El vudú, en estas condiciones, ha constituido el asidero espiritual para mucha gente abandonada por la historia. El sacerdote puede llegar a hacer mucho daño, sí; pero sus extensos conocimientos de la naturaleza han mantenido vivo y con esperanza a un país condenado por la desidia y los huracanes.
La metrópoli nunca entendió que era el vudú el único elemento cultural común entre los esclavos que llegaban en racimos del Calabar o del Dahomey; el único remanso de espiritualidad concedido entre los eternos cañaverales donde el sol ilumina y quema.
Por eso, Haití le rinde culto al vudú como expresión de la emancipación de un país esclavo.

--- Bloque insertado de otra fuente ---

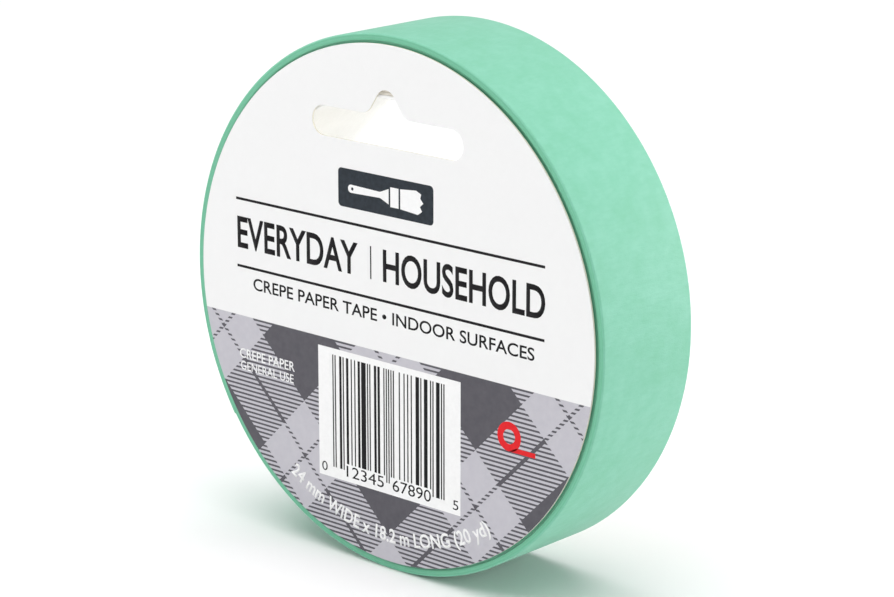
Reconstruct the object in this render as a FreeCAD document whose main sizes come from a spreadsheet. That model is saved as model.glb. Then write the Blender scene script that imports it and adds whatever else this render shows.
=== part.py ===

Un país que todavía hoy paga muy caro el costo de la libertad anticipada, como mismo pagó a Francia durante más de un siglo, 150 millones de francos oro (21 700 millones de USD) para que París reconociera finalmente en 1938, la independencia de la colonia esclava. Después de ese año, la deuda externa amordazó al país para siempre.
Hoy Haití tiene escuelas, pero no tiene alumnos; tiene hospitales, pero no tiene enfermos. Las escuelas y los hospitales se construyen o desaparecen de la misma forma en que la cooperación internacional llega o se retira. La provisionalidad es otro de los legados de la modernidad, un espejismo que ya no convence ni a los más jóvenes.
Pero Haití continúa bailando la libertad. A la salida del pueblo se puede ver una bandera colocada bien en lo alto como para que sus franjas de colores alerten de la presencia del brujo comunitario. Cada pueblo en Haití tiene uno, o varios. Los colores señalan la intensidad de los poderes. Si la bandera es roja y negra, ni te acerques.
Las procesiones vudú continúan siendo hoy una de las celebraciones tradicionales más populares en el país. En estas bacanales, los tambores estremecen las calles y el sacerdote se viste con fibras de plantas secas y alza un estandarte multicolor. Detrás, la multitud cabriolea y ríe mientras alza sus brazos al cielo.
Pero la romería vudú del 12 de enero de 2010 fue diferente. Jungán Chute, el sacerdote de Mirebalais, se sintió enfermo de pronto y comenzó a vomitar la bilis. Clavó su bastón en el fango y empezó a rezar su oración más larga. Sus seguidores se prepararon para lo peor. A las cinco de la tarde, la tierra se abrió y se tragó una vez más las esperanzas.